Some observations on the current plague outbreak in the Republic of Vietnam.

Abstract
The incidence of bubonic plague, with occasional limited outbreaks of pneumonic plaque, has reached alarming proportions since 1962 in the Republic of Vietnam, some 13,263 cases being reported during this period. The disease shows distinct seasonal tendencies, the majority of cases occurring during the hot, dry weather just prior to the onset of monsoon rains. Three species of mammals, Rattus rattus, R. exulans, and Suncus murinus are all, to an equal extent, incriminated as reservoir hosts of the disease in Vietnamese cities. The vector fleas, Xenopsylla cheopis, in 2 major plague foci are, by WHO [World Health Organization] cri-teria, resistant to DDT, which has been extensively used in this area in the past.

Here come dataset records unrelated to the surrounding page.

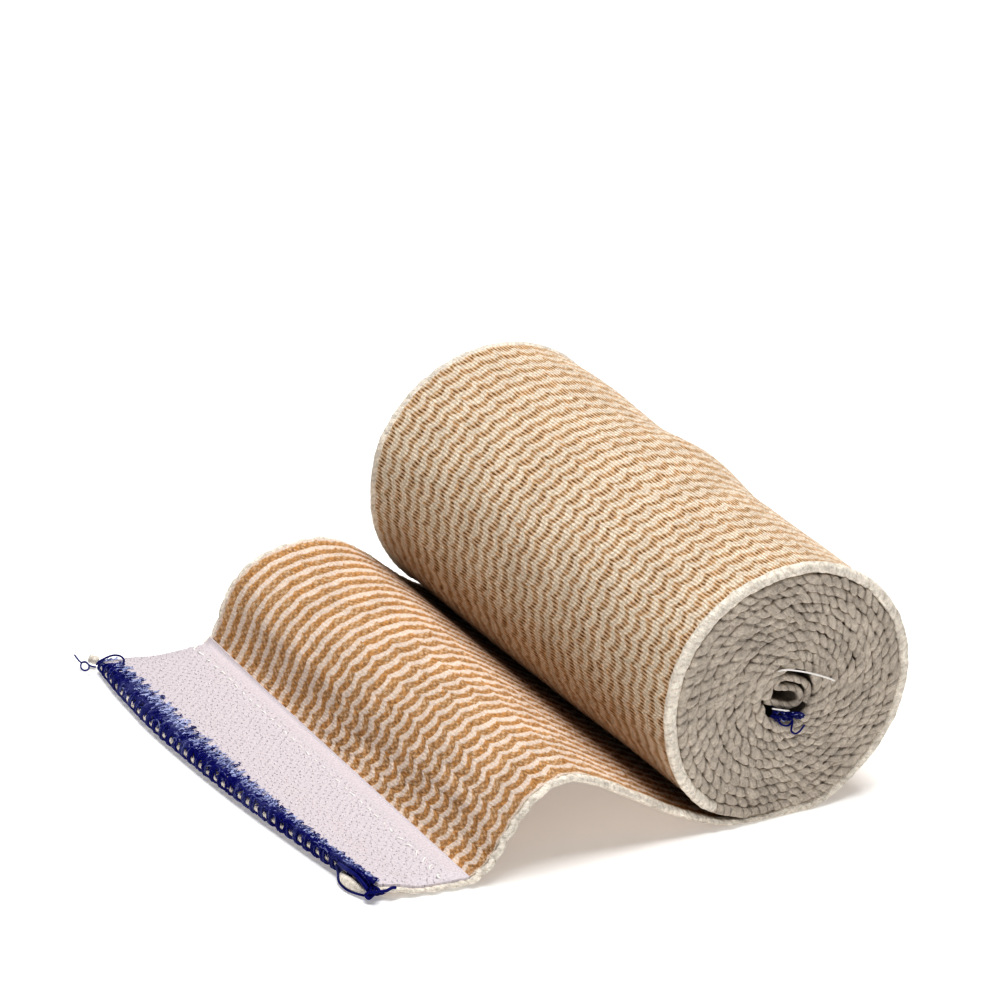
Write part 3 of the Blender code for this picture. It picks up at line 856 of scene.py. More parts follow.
def rope_material(name, light, dark, notch, line):
    """The corded selvedge: fluffy lumps with painted shade in the notches between them and in the
    grooves between strands, finely ribbed.
    """
    material, tree, place, fibre, mottle = start_finish(name)
    weave, u, _ = weave_map(tree)
    each = woven_noise(tree, weave, (1.1, 3.0), 1.0, 3.0, 0.65)
    tufts = add_noise(tree, place, 900.0, 2.0, 0.65)
    strand, lump = (
        add_math(tree, "ABSOLUTE", add_wave(tree, "SINE", value, size)) for value, size in (
            (plus(tree, u, times(tree, each, 0.9)), 3.0 * math.pi), (u, math.pi)))
    # Painted shade: darker in the notches between lumps and in the grooves between strands.
    valley = times(tree, add_range(tree, lump, 0.0, 0.55, notch, 0.0),
                   add_range(tree, each, 0.36, 0.6))
    notch_shade = add_math(tree, "ADD", valley, add_range(tree, strand, 0.0, 0.5, line, 0.0), clamp=True)
    colour = shaded(tree, add_mix(tree, notch_shade, light, dark), spread(tree, mottle, 0.9, 1.07),
                    spread(tree, fibre, 0.82, 1.12), spread(tree, tufts, 0.86, 1.1))
    height = plus(tree, times(tree, strand, 0.5), times(tree, tufts, 2.2))
    twist = add_bump(tree, height, 0.6, 0.2 * MM)
    normal = add_bump(tree, fibre, 1.0, 0.2 * MM, twist)
    return end_finish(material, colour, spread(tree, fibre, 0.85, 0.97), normal, 0.15)


def thread_material(name, dark, light, roughness=0.6):
    """Textured thread whose tint runs along the second weave coordinate."""
    material, tree, _, fibre, mottle = start_finish(name)
    _, u, v = weave_map(tree)
    tint = add_math(tree, "ADD", v, spread(tree, mottle, -0.08, 0.08), clamp=True)
    height = plus(tree, times(tree, add_wave(tree, "SINE", u, 14.0), 0.3), fibre)
    return end_finish(material, add_mix(tree, tint, dark, light),
                      spread(tree, fibre, roughness - 0.1, roughness + 0.1),
                      add_bump(tree, height, 0.5, 0.05 * MM), 0.2)


def tape_material(name, colour, pit):
    """The closure strip's ground: fine speckle with painted glints, staggered pits painted dark as
    the hooks' shadows, and a ribbed inner border.
    """
    material, tree, _, fibre, _ = start_finish(name)
    weave, u, v = weave_map(tree)
    field = add_range(tree, u, 3.0, 3.6)
    slanted = [add_wave(tree, "COSINE", plus(tree, u, times(tree, v, way)), FULL_TURN / 1.75)
               for way in (1.0, -1.0)]
    stray = woven_noise(tree, weave, (1.3, 1.3), 1.0, 2.0, 0.6)
    lattice = plus(tree, *slanted, add_stray(tree, stray, 1.7))
    # The staggered dots dip in the bump and are painted dark as the hooks' shadows.
    shadowed_pits = times(tree, add_range(tree, lattice, 1.55, 2.0), field)
    ribs = times(tree, add_wave(tree, "COSINE", v, FULL_TURN / 0.46), minus(tree, 1.0, field))
    fine, glint = (woven_noise(tree, weave, (size, size), 1.0, 1.0, 0.5) for size in (2.6, 2.1))
    # glint adds painted glints, bright specks for the hooks' sparkle.
    speckle = plus(tree, fine, times(tree, add_range(tree, glint, 0.62, 0.7), 0.35))
    ground = shaded(tree, colour, spread(tree, speckle, 0.9, 1.08),
                    add_range(tree, ribs, -1.0, 1.0, 0.92, 1.03))
    height = minus(tree, plus(tree, speckle, times(tree, ribs, 0.2)), shadowed_pits)
    normal = add_bump(tree, fibre, 0.4, 0.05 * MM, add_bump(tree, height, 0.5, 0.12 * MM))
    return end_finish(material, add_mix(tree, shadowed_pits, ground, pit), spread(tree, fibre, 0.5, 0.7),
                      normal)


def plain_material(name, colour, roughness, mottling=0.04):
    """A quiet finish with a little mottling and fine relief."""
    material, tree, _, fibre, mottle = start_finish(name)
    return end_finish(
        material, shaded(tree, colour, spread(tree, mottle, 1.0 - mottling, 1.0 + mottling)),
        spread(tree, fibre, roughness - 0.05, roughness + 0.05),
        add_bump(tree, fibre, 0.3, 0.04 * MM))


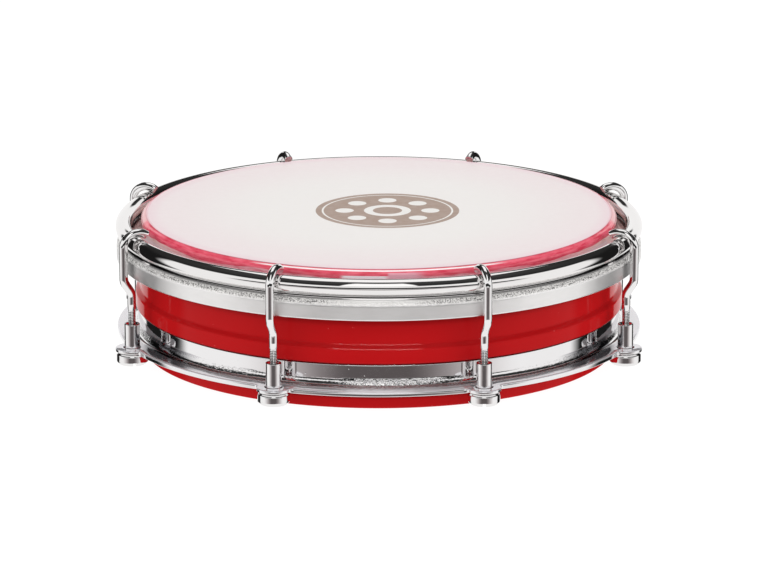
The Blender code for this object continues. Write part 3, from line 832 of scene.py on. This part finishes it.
def studio_world():
    """White studio with dark gaps between its large soft lights."""
    world = bpy.data.worlds.new("studio")
    world.use_nodes = True
    t = Tree(world.node_tree)
    t.nodes.clear()
    direction = t.node("ShaderNodeTexCoord").outputs["Generated"]
    x, y, z = t.split(t.vector("NORMALIZE", direction))[:3]
    el = t.math("MULTIPLY", t.math("ARCSINE", z), 180.0 / math.pi)
    turn = t.math("MULTIPLY", t.math("ARCTAN2", x, t.math("MULTIPLY", y, -1.0)), 180.0 / math.pi)
    az = t.math("ABSOLUTE", turn)
    # the white walls end at 26 degrees; over them only the two cards are lit
    roof = t.ramp(el, 24.0, 29.0)
    light = t.blend(roof, 1.0, t.ramp(el, 29.0, 80.0, 0.024, 0.060))
    front_card = t.math("MULTIPLY", t.ramp(az, 16.5, 18.5, 1.0, 0.0), t.band(el, 28.0, 66.0, 1.0))
    light = t.blend(front_card, light, 1.2)
    across = t.math("DIVIDE", t.math("ABSOLUTE", x), t.math("MAXIMUM", z, 0.02))
    back = t.math("DIVIDE", y, t.math("MAXIMUM", z, 0.02))
    top_card = t.math("MULTIPLY", t.ramp(across, 0.33, 0.37, 1.0, 0.0), t.ramp(back, -0.05, -0.01))
    light = t.blend(t.math("MULTIPLY", top_card, roof), light, 1.1)
    # dark gaps at the ends of the side walls
    ends = t.math("MULTIPLY", t.math("MULTIPLY", t.ramp(az, 102.0, 112.0), t.ramp(az, 146.0, 149.0, 1.0, 0.0)), t.band(el, -34.0, 31.0, 4.0))
    light = t.blend(ends, light, 0.012)
    behind = t.math("MULTIPLY", t.ramp(az, 158.0, 164.0), t.band(el, 17.5, 40.0, 1.0))
    light = t.blend(behind, light, 0.03)
    # dark place of the camera in front, low where the walls turn away
    sunk = t.math("ADD", el, t.math("MULTIPLY", az, 0.22))
    line = t.math("MULTIPLY", t.band(sunk, -4.5, 12.5, 1.2), t.ramp(az, 58.0, 70.0, 1.0, 0.0))
    line = t.math("MULTIPLY", line, t.ramp(el, -11.5, -8.5))
    light = t.blend(line, light, 0.02)
    low = t.band(el, -19.0, -11.0, 1.5)
    front = t.math("MULTIPLY", t.ramp(az, 12.0, 74.0, 1.0, 0.0), low)
    light = t.blend(front, light, 0.115)
    warm = t.mix(front, rgb(1.0, 0.995, 0.99), rgb(1.0, 0.88, 0.885))
    shown = t.mix(1.0, warm, light, "MULTIPLY")
    path = t.node("ShaderNodeLightPath")
    glossy = t.node("ShaderNodeBackground")
    t.put(glossy.inputs["Color"], shown)
    glossy.inputs["Strength"].default_value = 1.0
    even = t.node("ShaderNodeBackground")
    even.inputs["Color"].default_value = rgb(1.0, 0.995, 0.99)
    even.inputs["Strength"].default_value = 0.93
    mixer = t.node("ShaderNodeMixShader")
    t.put(mixer.inputs[0], path.outputs["Is Glossy Ray"])
    t.links.new(even.outputs[0], mixer.inputs[1])
    t.links.new(glossy.outputs[0], mixer.inputs[2])
    out = t.node("ShaderNodeOutputWorld")
    t.links.new(mixer.outputs[0], out.inputs["Surface"])
    bpy.context.scene.world = world


studio_world()


def soft_light(name, size, power, place, target):
    data = bpy.data.lights.new(name, "AREA")
    data.shape = "RECTANGLE"
    data.size, data.size_y = size
    data.energy = power
    ob = bpy.data.objects.new(name, data)
    bpy.context.scene.collection.objects.link(ob)
    ob.location = place
    ob.rotation_euler = (Vector(target) - Vector(place)).to_track_quat("-Z", "Y").to_euler()
    ob.visible_glossy = False
    ob.visible_camera = False
    return ob


soft_light("overhead", (1.4, 1.4), 1.6, (0.0, -0.15, 1.5), (0.0, 0.0, 0.0))
soft_light("side_left", (0.8, 0.8), 2.2, (-1.2, -0.7, 0.45), (0.0, 0.0, 0.02))
soft_light("side_right", (0.8, 0.8), 2.2, (1.2, -0.7, 0.45), (0.0, 0.0, 0.02))


def card(name, size, power, distance, el, az, receivers):
    """Bright card that only shows as a highlight on the named pieces."""
    el, az = math.radians(el), math.radians(az)
    place = Vector((math.cos(el) * math.sin(az), -math.cos(el) * math.cos(az), math.sin(el))) * distance
    ob = soft_light(name, size, power, place, (0.0, 0.0, 0.03))
    ob.visible_glossy = True
    ob.visible_diffuse = False
    group = bpy.data.collections.new(name + "_receivers")
    for receiver in receivers:
        group.objects.link(bpy.data.objects[receiver])
    ob.light_linking.receiver_collection = group


card("card_shell", (0.757, 0.826), 50.0, 1.2, 47.0, 0.0, ["shell_turned"])

# --------------------------------------------------------------------- camera
cam_data = bpy.data.cameras.new("camera")
cam = bpy.data.objects.new("camera", cam_data)
bpy.context.scene.collection.objects.link(cam)
DIST, ELEV = 1.4967, math.radians(14.73)
aim = Vector((0.0, 0.0, 0.0205))
cam.location = aim + Vector((0.0, -math.cos(ELEV), math.sin(ELEV))) * DIST
cam.rotation_euler = (math.pi / 2.0 - ELEV, 0.0, 0.0)
cam_data.sensor_width = 36.0
cam_data.lens = 223.72
cam_data.shift_x = 0.0028
cam_data.shift_y = -0.00085
cam_data.clip_start = 0.05
cam_data.clip_end = 50.0
bpy.context.scene.camera = cam

view = bpy.context.scene.view_settings
view.view_transform = "Standard"
view.look = "None"
view.exposure = 0.0
view.gamma = 1.0
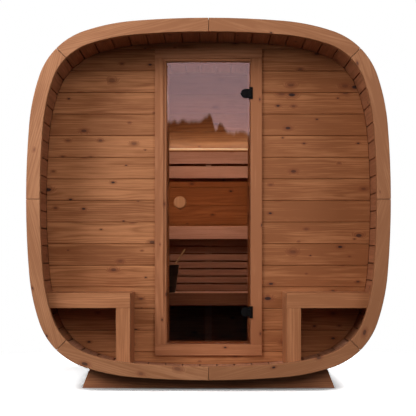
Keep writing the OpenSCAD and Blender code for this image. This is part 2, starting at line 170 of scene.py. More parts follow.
def knots_in(tree, grain, share):
    """Returns the core and the rim of each knot, from 0 to 1, and how dark its core is."""
    to_cells = (1 / KNOT_PATCH[0], 1 / KNOT_PATCH[1], 0.0)
    to_metres = (KNOT_PATCH[0] * KNOT_STRETCH, KNOT_PATCH[1], 0.0)
    cell = add(tree, "VectorMath", {0: grain, 1: to_cells}, operation="MULTIPLY").outputs[0]
    spots = add(tree, "TexVoronoi", {"Vector": cell, "Scale": 1.0, "Randomness": 0.9},
                voronoi_dimensions="2D")
    away = add(tree, "VectorMath", {0: cell, 1: spots.outputs["Position"]}, operation="SUBTRACT").outputs[0]
    away = add(tree, "VectorMath", {0: away, 1: to_metres}, operation="MULTIPLY").outputs[0]
    away = add(tree, "VectorMath", {0: away}, operation="LENGTH").outputs["Value"]
    chance = add(tree, "SeparateColor", {0: spots.outputs["Color"]})
    there = maths(tree, "LESS_THAN", chance.outputs[0], share)
    dark = ramp(tree, chance.outputs[2], 0.25, 0.75, 0.30, 1.0)
    larger = maths(tree, "POWER", chance.outputs[1], 1.6)
    radius = maths(tree, "MULTIPLY_ADD", larger, KNOT_SPREAD, KNOT_SMALLEST)
    ratio = maths(tree, "DIVIDE", away, radius)
    core = maths(tree, "MULTIPLY", ramp(tree, ratio, 1.15, 0.7, smooth=True), there)
    rim = maths(tree, "MULTIPLY", ramp(tree, ratio, 3.0, 0.9, smooth=True), there)
    return core, rim, dark


print("knots ready")

# %% [markdown]
# ### Year rings
# Rings are circles round the heart of the tree, so their distance from it goes through a sine. Slow
# noise pushes them aside and makes them wander, and so does each knot, as the wood grew round it.

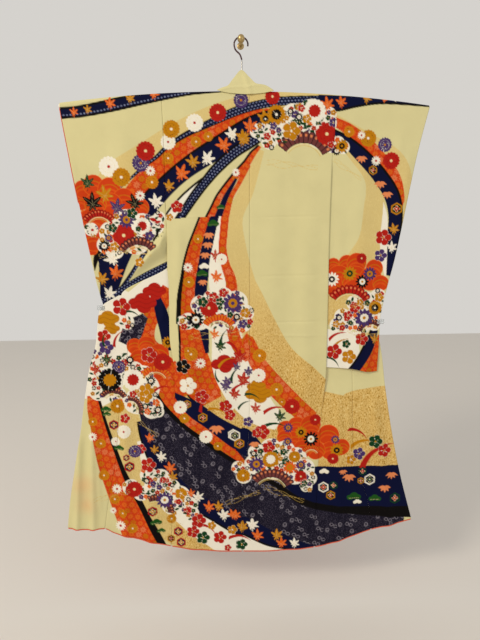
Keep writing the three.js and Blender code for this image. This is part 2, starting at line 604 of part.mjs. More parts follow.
// ---------------------------------------------------------------- clips
// A clear clip pinches each sleeve's edge, and its foot goes to the wall.
const CLIP = { high: 16, jaw: 2, bite: 12, back: 14, foot: 6 };
function clip(x, z, side, slotIn, slotOut) {
  const toward = side === 'left' ? 1 : -1;
  const shape = new THREE.Shape([
    [CLIP.bite, slotOut], [CLIP.bite, slotOut + CLIP.jaw], [-CLIP.back, slotOut + CLIP.jaw],
    [-CLIP.back, 0], [-CLIP.back + CLIP.foot, 0], [-CLIP.back + CLIP.foot, slotIn - CLIP.jaw],
    [CLIP.bite, slotIn - CLIP.jaw], [CLIP.bite, slotIn], [-3, slotIn], [-3, slotOut],
  ].map(([dx, out]) => new THREE.Vector2(x + toward * dx, -out)));
  const geometry = new THREE.ExtrudeGeometry(shape, { depth: CLIP.high, bevelEnabled: false });
  return geometry.translate(0, 0, z - CLIP.high / 2);
}
const CLIPS = {
  left: { x: -510, z: -897, slotIn: 7.85, slotOut: 17.75 },
  right: { x: 503.5, z: -962, slotIn: 15.7, slotOut: 21.4 },
};
for (const [side, { x, z, slotIn, slotOut }] of Object.entries(CLIPS)) {
  add(`clip_${side}`, clip(x, z, side, slotIn, slotOut), COLOURS.clear, 0.2);
}

export default kimono;
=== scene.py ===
"""Looks of a long-sleeved formal kimono that hangs flat from a bar hanger on a brass wall hook.

Lengths are millimetres until a mesh is written, which turns them into metres. x runs to the right, z up,
and out is the distance off the wall, so y = -out. The origin is the middle of the wall hook's plate.
Each cloth piece is a closed thin shell whose face is a grid worked out from its edges and from how far the
cloth hangs off the wall. The dyed pattern is worked out once for all points and kept in colour attributes.
"""

import bmesh
import bpy
import numpy as np
from mathutils import Matrix, Vector


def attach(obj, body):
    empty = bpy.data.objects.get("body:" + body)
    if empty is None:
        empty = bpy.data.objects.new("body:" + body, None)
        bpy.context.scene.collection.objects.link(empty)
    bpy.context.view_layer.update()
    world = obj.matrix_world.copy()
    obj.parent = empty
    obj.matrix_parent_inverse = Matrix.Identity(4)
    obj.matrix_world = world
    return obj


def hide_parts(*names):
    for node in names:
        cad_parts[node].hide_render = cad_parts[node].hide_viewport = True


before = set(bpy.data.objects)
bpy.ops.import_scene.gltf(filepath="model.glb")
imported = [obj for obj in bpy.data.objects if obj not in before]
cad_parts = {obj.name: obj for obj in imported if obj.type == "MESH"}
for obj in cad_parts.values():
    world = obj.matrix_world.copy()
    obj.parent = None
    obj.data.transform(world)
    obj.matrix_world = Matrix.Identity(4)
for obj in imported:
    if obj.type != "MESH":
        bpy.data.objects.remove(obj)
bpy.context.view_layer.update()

# ------------------------------------------------------------------ sizes, as in the solids
MM = 0.001
BAR_RADIUS, SEAM_GAP, SOLID_CLOTH = 9.0, 0.3, 1.6
WRAP = BAR_RADIUS + SEAM_GAP + SOLID_CLOTH   # outer radius of the cloth over the bar
BAR_OUT, HEM_OUT = 28.0, 12.0
SHOULDER_Z, SHOULDER_DROOP = -158.0, 1.05e-4
BODY_LENGTH, WRAP_FADE = 1687.0, 450.0
BACK_LIFT, SLEEVE_PLY, TUCK, UNDERLAP = 4.0, 3.0, 8.5, 12.0
FRONT_UNDER = {"left": 4.0, "right": 6.0}
RIPPLE, FRONT_RIPPLE = 0.8, 0.7              # height of the silk's slight unevenness
BACK_NEARER = 0.4                            # the backs lie this much nearer to the room
BACK_MIDDLE = 24.0
NECK = (-82.0, 109.0)
CLOTH = 1.0                                  # the drawn shell, inside the solid's 1.6
FACE_STEP, HIDDEN_STEP = 2.65, 6.0           # grid spacing where the pattern shows, and where it hardly does
LINING_STEP = 8                              # grids have a multiple of this many cells each way
FOLD_FREE, FOLD_EASE = 2, 30                 # a sleeve is flat this near its seam, and folds fully so far on
MIDDLE_Z, LOW_Z, HIGH_Z = -900.0, -1650.0, -300.0   # heights at which a panel's width is taken
WIDEST_CUT = 360                             # a panel's columns are counted for this width at most
ROUNDS = 7                                   # rounds in which a grid's x and z come to agree

EDGES = {
    "centre_back": [(-158, 28), (-610, 26), (-1276, 20), (-1660, -7), (-1850, -11)],
    "back_left": [(-158, -273), (-340, -270), (-552, -270.5), (-625, -267), (-757, -269), (-828, -266),
                  (-1000, -268), (-1140, -254), (-1263, -255), (-1426, -265), (-1619, -274), (-1850, -286)],
    "back_right": [(-158, 323), (-287, 325), (-391, 317), (-611, 311), (-1136, 305), (-1310, 291),
                   (-1686, 272), (-1850, 268)],
    "cuff_left": [(-190, -616), (-244, -610), (-318, -600), (-452, -580), (-588, -558), (-733, -533),
                  (-864, -509), (-890, -502), (-1000, -488), (-1150, -470)],
    "cuff_right": [(-190, 659), (-285, 637), (-375, 617), (-470, 599), (-602, 575), (-736, 548),
                   (-825, 526), (-911, 509), (-962, 502), (-1017, 501), (-1160, 495)],
    "front_left_outer": [(-158, -268), (-520, -264), (-600, -240), (-725, -240), (-757, -271), (-853, -436),
                         (-980, -415), (-1240, -455), (-1466, -480), (-1621, -513), (-1740, -533)],
    "front_left_inner": [(-158, -84), (-420, -120), (-700, -190), (-900, -228), (-1150, -240)],
    "okumi_left": [(-853, -446), (-887, -503), (-921, -520), (-1020, -533), (-1123, -563), (-1227, -583),
                   (-1366, -606), (-1492, -631), (-1620, -656), (-1740, -672)],
    "front_right_outer": [(-158, 318), (-391, 312), (-760, 322), (-930, 402), (-1100, 404), (-1238, 407),
                          (-1408, 411), (-1702, 481), (-1780, 489)],
    "front_right_inner": [(-158, 111), (-420, 160), (-700, 235), (-900, 272), (-1150, 290)],
    "okumi_right": [(-930, 420), (-990, 490), (-1091, 515), (-1213, 530), (-1322, 547), (-1412, 564),
                    (-1522, 588), (-1740, 647)],
}
LOWER_EDGES = {
    "hem": [(-672, -1727), (-603, -1735), (-535, -1734), (-497, -1752), (-409, -1779), (-319, -1804),
            (-251, -1819), (-91, -1839), (56, -1845), (269, -1836), (385, -1806), (487, -1772),
            (562, -1755), (647, -1734)],
    "sleeve_right": [(285, -1127), (396, -1136), (470, -1149), (496, -1147)],
    "sleeve_left": [(-500, -1135), (-250, -1120)],
}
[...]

Extensive application of DDT dusts has apparently failed to control the disease. Diazinon, however, an insecticide to which fleas are, by test, susceptible, has achieved rapid control in at least 2 foci. Vaccination with a living plague vaccine (EV strain) appears to markedly reduce the incidence of disease in the Vietnamese, who are the population group most affected. Americans living in the same environment enjoy a unique freedom from the disease, a result credited to the killed vaccine, which all receive, and a much higher level of environmental sanitation. A rather dangerous potential for dissemination of both bubonic and pneumonic forms of plague from Vietnam exists.